Partial melting and melt segregation in migmatites from the Southern margin of Velay dome (French Massif Central, Variscan belt).

Partial melting and melt-solid segregation play a key role in crustal differentiation. However, quantifying the melt proportion and its distribution remains challenging. In this study, we document these processes by a structural-petrological analysis of migmatite samples from the southern margin of the Velay dome (French Massif Central), a region that exhibits a progressive transition from micaschists to migmatites formed during the Variscan orogeny.

We first estimate the melt fraction based on the identification of leucosome and mesosome at the outcrop to sample scale within a variety of migmatites across this metamorphic transition. The melt fraction and its chemical composition are further evaluated based on classical petrological analysis using optical microscopy, and geochemical tools (XRF (X-ray fluorescence) and EPMA (Electron Probe Microanalyser)). These data have been used for thermodynamic modeling of migmatite formation and evolution throughout P-T changes using PERPLE_X. We compare these models with textural-micro structural analysis based on SEM (Scanning Electron Microscope) and EBSD (Electron Back Scatter Diffraction) in order to decipher the former residual and peritectic minerals from the minerals crystallized from the melt.
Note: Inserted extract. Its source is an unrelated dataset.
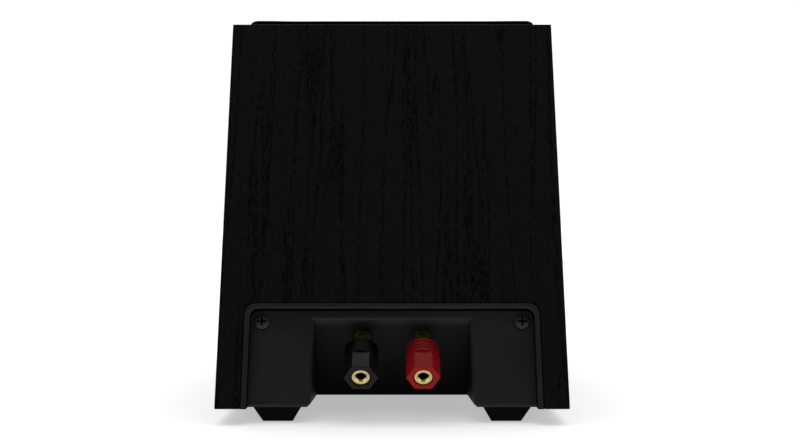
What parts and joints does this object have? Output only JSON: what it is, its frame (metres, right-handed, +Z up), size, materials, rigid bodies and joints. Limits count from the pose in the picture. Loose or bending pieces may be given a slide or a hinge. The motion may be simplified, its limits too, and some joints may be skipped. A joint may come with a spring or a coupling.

Field observations show migmatites transitioning from metatexites to diatexites. Within metatexites, a network of texturally continuous leucosome veins concordant and discordant relative to the syn-migmatitic foliation points to grain scale melt segregation and melt migration beyond the grain scale. The mineral paragenesis of metatexite migmatite is Mus + Pl + Qz → Melt + Fdk, which is consistent with the modeled mineral reactions identified by thermodynamic modeling. Textural analysis indicates that part of the leucosome consist of a proportion of residual plagioclase, peritectic K-feldspar and quartz crystallized from the melt. Thermodynamic modeling suggests an estimation of melt fraction ranging from ~14% up to ~29% in the metatexites at temperatures ranging from 570 to 650°C and 6 kbar pressure, which is consistent with the estimate derived from textural analysis and is close to the transition between a partially molten rock and a crystal mush (Vanderhaeghe 2009).

This research provides new insights into the mechanisms driving crustal differentiation across scales by quantifying melt fraction and identifying melt-derived textures in partially molten rocks.